**GIVEN TASK:**
Your task is to print all of the data word for word.

**PROVIDED MATERIAL:**
....................

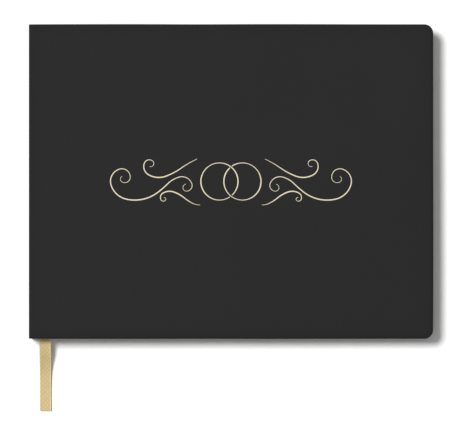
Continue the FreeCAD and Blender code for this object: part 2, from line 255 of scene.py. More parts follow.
def gold_ribbon():
    """Champagne ribbon: a diamond twill of fine threads, one set over the other, and firm edges painted
    light as a highlight.
    """
    paint = Paint("gold_ribbon")
    across, along, _ = paint.parts(paint.along())
    diamond = 2.5 * MM
    warp_pitch = 0.3 * MM
    weft_pitch = 0.36 * MM
    twill_pitch = 0.9 * MM
    selvedge_from = 2.65 * MM
    falling = ((along + across) * (FULL_TURN / diamond)).sine() * 0.5 + 0.5
    rising = ((along - across) * (FULL_TURN / diamond)).sine() * 0.5 + 0.5
    warp = (across * (FULL_TURN / warp_pitch)).sine() * 0.5 + 0.5
    weft = (along * (FULL_TURN / weft_pitch)).sine() * 0.5 + 0.5
    warp_on_top = ((along + across) * (FULL_TURN / twill_pitch)).sine() * 0.5 + 0.5
    threads = warp * warp_on_top + weft * (1 - warp_on_top)
    cloud = paint.noise(paint.along(), 420.0, 3.0, 0.6)
    streak = paint.noise(paint.stretch(paint.along(), (9.0, 1.0, 1.0)), 520.0, 2.0)
    # Painted highlight: both selvedges are painted lighter along the ribbon's edges.
    selvedge_highlight = ((across * across) ** 0.5).above(selvedge_from)
    patch = paint.noise(paint.along(), 70.0, 1.0)
    diamonds = (falling + rising) * (patch * 0.16 + 0.01)
    share = diamonds + threads * 0.28 + cloud * 0.18 + streak * 0.2 + selvedge_highlight * 0.2 + 0.1
    colour = paint.blend(share, (0.29, 0.2, 0.057), (0.82, 0.67, 0.355))
    return paint.finish(
        Base_Color=colour,
        Roughness=cloud * 0.2 + 0.42,
        Normal=paint.bump(threads + falling * 0.4 + rising * 0.4, 0.00005),
        Sheen_Weight=0.2,
        Sheen_Roughness=0.4,
        Specular_IOR_Level=0.35,
    )


def gold_foil():
    """Stamped pale-gold foil with a fine leathery unevenness from the cover under it."""
    paint = Paint("gold_foil")
    where = paint.place()
    tooth = paint.noise(where, 1500.0, 3.0, 0.6)
    wear = paint.noise(where, 340.0, 3.0, 0.6)
    colour = paint.blend(wear, (0.442, 0.398, 0.28), (0.58, 0.536, 0.408))
    return paint.finish(
        Base_Color=colour,
        Metallic=1.0,
        Roughness=wear * 0.14 + 0.5,
        Normal=paint.bump(tooth, 0.00002),
    )


def band_cloth():
    """Headband thread in champagne and ivory stripes, turn by turn."""
    paint = Paint("band_cloth")
    _, _, up = paint.parts(paint.place())
    stripe_pair = 1.16 * MM
    stripe = (up / stripe_pair).fraction().above(0.5)
    fuzz = paint.noise(paint.place(), 5200.0, 2.0)
    silk = paint.blend(stripe, (0.62, 0.47, 0.22), (0.82, 0.77, 0.64))
    colour = paint.blend(fuzz * 0.35, silk, (0.3, 0.24, 0.14))
    return paint.finish(Base_Color=colour, Roughness=fuzz * 0.2 + 0.5, Normal=paint.bump(fuzz, 0.00005))


SKIN = soft_touch_wrap()
ENDPAPER = paper("endpaper", (0.78, 0.745, 0.66), (0.70, 0.66, 0.565), 0.00002)
PAGE = paper("page_paper", (0.79, 0.765, 0.70), (0.72, 0.69, 0.615), 0.000012)
LINING = paper("lining_paper", (0.62, 0.52, 0.38), (0.5, 0.41, 0.28), 0.00003)
BOARD = greyboard()
GAUZE = woven("mull_gauze", (0.8, 0.77, 0.68), (0.42, 0.39, 0.32), 900.0, 0.0001)
THREAD = woven("linen_thread", (0.82, 0.79, 0.68), (0.6, 0.56, 0.45), 1600.0, 0.00005)
RIBBON = gold_ribbon()
FOIL = gold_foil()
BAND = band_cloth()
FINISHES = {
    "soft_touch_wrap": SKIN,
    "greyboard": BOARD,
    "lining_paper": LINING,
    "endpaper": ENDPAPER,
    "page_paper": PAGE,
    "mull_gauze": GAUZE,
    "linen_thread": THREAD,
    "band_cloth": BAND,
    "gold_ribbon": RIBBON,
    "gold_foil": FOIL,
}


def paint_cad_nodes():
    """Gives every carried-over CAD node the finish of its own slot."""
    for row in frame["record"]["subparts"]:
        node = frame["nodes"][row["node"]]
        finish = FINISHES[row["material_slot"]]
        for place in node.material_slots:
            place.material = finish
        if not node.material_slots:
            node.data.materials.append(finish)


# --------------------------------------------------------------- mesh helpers


def piece(name, points, faces, material, sharp=35.0):
    """A mesh object in the row frame, smooth except at edges sharper than an angle."""
    mesh = bpy.data.meshes.new(name)
    mesh.from_pydata([tuple(p) for p in points], [], faces)
    mesh.validate()
    mesh.shade_smooth()
    mesh.set_sharp_from_angle(angle=math.radians(sharp))
    mesh.materials.append(material)
    made = bpy.data.objects.new(name, mesh)
    bpy.context.collection.objects.link(made)
    return made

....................

**ANSWER TO THIS PROBLEM:**
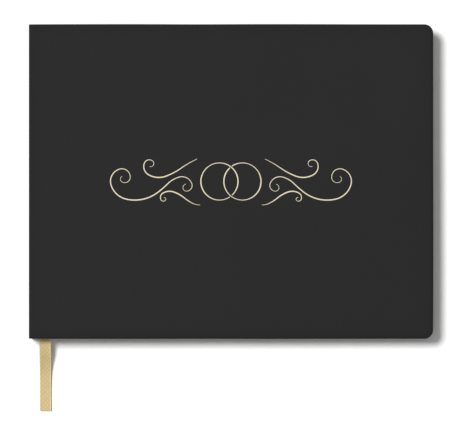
Continue the FreeCAD and Blender code for this object: part 2, from line 255 of scene.py. More parts follow.
def gold_ribbon():
    """Champagne ribbon: a diamond twill of fine threads, one set over the other, and firm edges painted
    light as a highlight.
    """
    paint = Paint("gold_ribbon")
    across, along, _ = paint.parts(paint.along())
    diamond = 2.5 * MM
    warp_pitch = 0.3 * MM
    weft_pitch = 0.36 * MM
    twill_pitch = 0.9 * MM
    selvedge_from = 2.65 * MM
    falling = ((along + across) * (FULL_TURN / diamond)).sine() * 0.5 + 0.5
    rising = ((along - across) * (FULL_TURN / diamond)).sine() * 0.5 + 0.5
    warp = (across * (FULL_TURN / warp_pitch)).sine() * 0.5 + 0.5
    weft = (along * (FULL_TURN / weft_pitch)).sine() * 0.5 + 0.5
    warp_on_top = ((along + across) * (FULL_TURN / twill_pitch)).sine() * 0.5 + 0.5
    threads = warp * warp_on_top + weft * (1 - warp_on_top)
    cloud = paint.noise(paint.along(), 420.0, 3.0, 0.6)
    streak = paint.noise(paint.stretch(paint.along(), (9.0, 1.0, 1.0)), 520.0, 2.0)
    # Painted highlight: both selvedges are painted lighter along the ribbon's edges.
    selvedge_highlight = ((across * across) ** 0.5).above(selvedge_from)
    patch = paint.noise(paint.along(), 70.0, 1.0)
    diamonds = (falling + rising) * (patch * 0.16 + 0.01)
    share = diamonds + threads * 0.28 + cloud * 0.18 + streak * 0.2 + selvedge_highlight * 0.2 + 0.1
    colour = paint.blend(share, (0.29, 0.2, 0.057), (0.82, 0.67, 0.355))
    return paint.finish(
        Base_Color=colour,
        Roughness=cloud * 0.2 + 0.42,
        Normal=paint.bump(threads + falling * 0.4 + rising * 0.4, 0.00005),
        Sheen_Weight=0.2,
        Sheen_Roughness=0.4,
        Specular_IOR_Level=0.35,
    )


def gold_foil():
    """Stamped pale-gold foil with a fine leathery unevenness from the cover under it."""
    paint = Paint("gold_foil")
    where = paint.place()
    tooth = paint.noise(where, 1500.0, 3.0, 0.6)
    wear = paint.noise(where, 340.0, 3.0, 0.6)
    colour = paint.blend(wear, (0.442, 0.398, 0.28), (0.58, 0.536, 0.408))
    return paint.finish(
        Base_Color=colour,
        Metallic=1.0,
        Roughness=wear * 0.14 + 0.5,
        Normal=paint.bump(tooth, 0.00002),
    )


def band_cloth():
    """Headband thread in champagne and ivory stripes, turn by turn."""
    paint = Paint("band_cloth")
    _, _, up = paint.parts(paint.place())
    stripe_pair = 1.16 * MM
    stripe = (up / stripe_pair).fraction().above(0.5)
    fuzz = paint.noise(paint.place(), 5200.0, 2.0)
    silk = paint.blend(stripe, (0.62, 0.47, 0.22), (0.82, 0.77, 0.64))
    colour = paint.blend(fuzz * 0.35, silk, (0.3, 0.24, 0.14))
    return paint.finish(Base_Color=colour, Roughness=fuzz * 0.2 + 0.5, Normal=paint.bump(fuzz, 0.00005))


SKIN = soft_touch_wrap()
ENDPAPER = paper("endpaper", (0.78, 0.745, 0.66), (0.70, 0.66, 0.565), 0.00002)
PAGE = paper("page_paper", (0.79, 0.765, 0.70), (0.72, 0.69, 0.615), 0.000012)
LINING = paper("lining_paper", (0.62, 0.52, 0.38), (0.5, 0.41, 0.28), 0.00003)
BOARD = greyboard()
GAUZE = woven("mull_gauze", (0.8, 0.77, 0.68), (0.42, 0.39, 0.32), 900.0, 0.0001)
THREAD = woven("linen_thread", (0.82, 0.79, 0.68), (0.6, 0.56, 0.45), 1600.0, 0.00005)
RIBBON = gold_ribbon()
FOIL = gold_foil()
BAND = band_cloth()
FINISHES = {
    "soft_touch_wrap": SKIN,
    "greyboard": BOARD,
    "lining_paper": LINING,
    "endpaper": ENDPAPER,
    "page_paper": PAGE,
    "mull_gauze": GAUZE,
    "linen_thread": THREAD,
    "band_cloth": BAND,
    "gold_ribbon": RIBBON,
    "gold_foil": FOIL,
}


def paint_cad_nodes():
    """Gives every carried-over CAD node the finish of its own slot."""
    for row in frame["record"]["subparts"]:
        node = frame["nodes"][row["node"]]
        finish = FINISHES[row["material_slot"]]
        for place in node.material_slots:
            place.material = finish
        if not node.material_slots:
            node.data.materials.append(finish)


# --------------------------------------------------------------- mesh helpers


def piece(name, points, faces, material, sharp=35.0):
    """A mesh object in the row frame, smooth except at edges sharper than an angle."""
    mesh = bpy.data.meshes.new(name)
    mesh.from_pydata([tuple(p) for p in points], [], faces)
    mesh.validate()
    mesh.shade_smooth()
    mesh.set_sharp_from_angle(angle=math.radians(sharp))
    mesh.materials.append(material)
    made = bpy.data.objects.new(name, mesh)
    bpy.context.collection.objects.link(made)
    return made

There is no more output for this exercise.